FARGO - Management at the Fargodome is moving forward on a $7.5 million to $9 million project to add large video boards to the north and south ends of the stadium.

Two of the Fargodome's four video boards are seen in these two corners of the dome. The Fargodome has four video boards. Carrie Snyder / The Forum

FARGO - Management at the Fargodome is moving forward on a $7.5 million to $9 million project to add large video boards to the north and south ends of the stadium.

The Dome Authority's finance committee voted Wednesday to pursue a full design and financing options for the project, with installation tentatively set for summer 2016.

The existing video boards in the Fargodome's four corners were installed in 2002 and are "anemic by today's standards," said Josh Beaudoin of WJHW, a Dallas-based architecture and planning firm that often works on athletic facilities.

Beaudoin, who was presenting to the building and finance committees, proposed improving the resolution on those boards, adding video boards to the concourse and installing two main video boards at the north and south ends of the stadium that would be much larger than the existing scoreboards, likely 30 feet by 70 feet or 30 feet by 100 feet.

The additions could also include a large screen that would hang from the ceiling at the back of the southern stands when the stadium is in arena mode - for example, during basketball games.


Beaudoin's firm and Michael J. Burns Architects, based in Moorhead, would also update the video control room and the stat boards on the east and west sides of the stadium, perhaps switching to digital on two of the four stat boards to enable advertising.

Members of the committees seemed excited by the increased opportunities for advertisers, including a "moment of exclusivity," when all video boards in the stadium would show the same ad display after the Bison score a field goal, for example.

"I strongly know there will be an increase in revenue, I just don't know what that is," Fargodome General Manager Rob Sobolik said to the group.

Digital advertising is valuable because the ads can change, featuring more businesses and attracting more attention.

"You see the flip and your eye catches it and you turn to it, versus static where you just ignore it," Sobolik said.

Video boards also have greater flexibility for event-specific advertising, Beaudoin said, and allow for all-screen replays or moving ads, which cost more.

Sobolik told the group he has already arranged for some of the Fargodome's existing advertising contracts to end next September, when the installation would likely be done.

On Wednesday, committee members did not decide which size the largest video boards would be, but they were leaning toward 30 by 70 feet or 30 by 100 feet.

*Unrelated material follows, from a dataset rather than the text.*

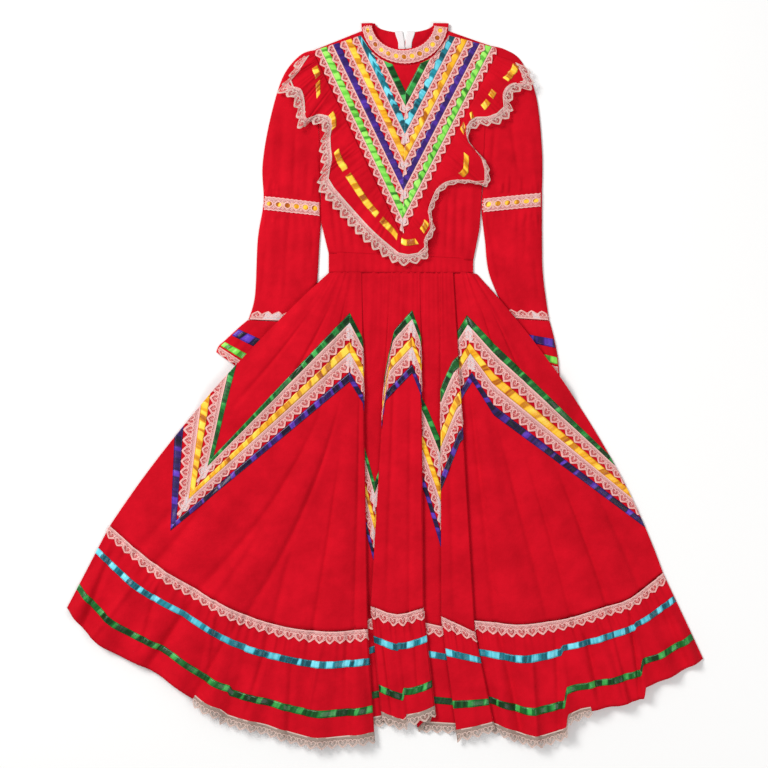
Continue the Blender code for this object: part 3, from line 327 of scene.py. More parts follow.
def leaf_place(leaf, across, down):
    """The X and Y of places on a leaf."""
    across, down = np.broadcast_arrays(np.asarray(across, float), np.asarray(down, float))
    upper, lower = np.minimum(down, 1), np.maximum(down - 1, 0)
    last = SPAN[leaf]
    i = np.clip(across.astype(int), 0, last - 1)
    t = (across - i)[..., None]
    corners = []
    for k in (i - 1, i, i + 1, i + 2):
        rib = Rib(*(column[np.clip(k, 0, last)] for column in RIBS[leaf]))
        x = mix(rib.waist_x, rib.seam_x, upper) + rib.bow * 4 * upper * (1 - upper)
        y = mix(rib.waist_y, rib.seam_y, upper)
        corners.append(np.stack((x + (rib.hem_x - rib.seam_x) * lower,
                                 y + (rib.hem_y - rib.seam_y) * lower), axis=-1))
    place = smooth(*corners, t) if last > 1 else corners[1] * (1 - t) + corners[2] * t
    place[..., 1] += tuck_shift(leaf, across, down)
    return place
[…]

A 30-by-70-foot board would show an image twice as tall and three times as wide as the current video board images, while a 30-by-100-foot board would show one twice as tall and five times as wide, Beaudoin said. The former would cost $1.5 million to $1.7 million, while the larger board would cost $2.1 million to $2.4 million.

Beaudoin said he'd also like to explore making the corner boards slightly taller to fit with the architecture of the Fargodome.